Pelo aspecto político propriamente dito, essa nova perspectiva de competição política pode trazer benefícios à comunidade. A começar pela nova leitura do quadro político e seus personagens. No momento atual, a leitura está clara. O governador Ibaneis Rocha tem céu de brigadeiro para eleger seu sucessor, e, a julgar pelo que prega hoje, Celina Leão será a candidata abençoada, quer ser sua sucessora.

O PT, eterno rival, terá que buscar um palanque bem apoiado por Lula para respirar e competir. As candidaturas de Bia Kicis, Damares Alves e, quem sabe, Michele Bolsonaro a qualquer cargo em Brasília significam um calo dolorido no sapato da família de PT e PMDB, em qualquer circunstância. Paula Belmonte, também competitiva, trabalha com o tempo e até que uma possível aliança melhore seu futuro como candidata. Recursos financeiros e abertura para o diálogo podem ajudar, e vão. Desenha-se, para o próximo pleito, uma eleição que, desde já, se anuncia como renovadora. Há um desgaste evidente no cenário atual, clama-se por mudança. Políticos bastante rodados pouco podem apresentar atrações que encantam plateias acostumadas ao mais do mesmo.

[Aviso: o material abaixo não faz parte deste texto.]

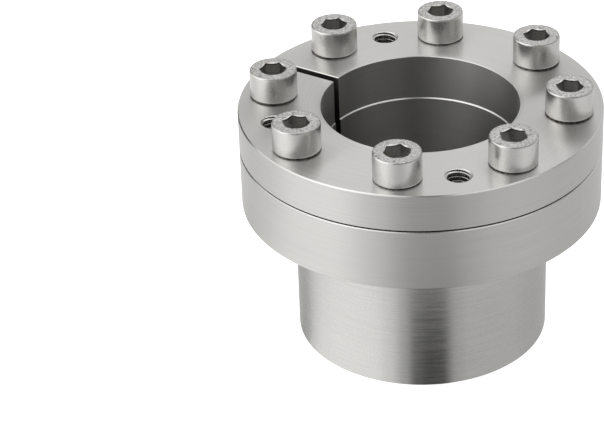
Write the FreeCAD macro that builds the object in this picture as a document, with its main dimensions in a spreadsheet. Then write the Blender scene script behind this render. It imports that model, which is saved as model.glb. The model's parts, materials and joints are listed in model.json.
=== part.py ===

A se confirmar o novo cenário político na cidade, a presença das mulheres candidatas talvez seja a grande novidade a comemorar, independentemente da bandeira partidária que elas carreguem. O importante é que a classe política masculina tenha e assuma, com dignidade, essa nova etapa de um processo e aceite o fato de que o novo tempo chegou. Envie flores às mulheres, que sejam bem-vindas. Que façam campanhas, subam em palanques, visitem comunidades, conversem com o povo, comam pastel de feira, tomem chuva e, principalmente, sejam votadas. Eleição é voto, é urna, discurso, povo, ideias, pregação e liberdade de expressão. Com ética.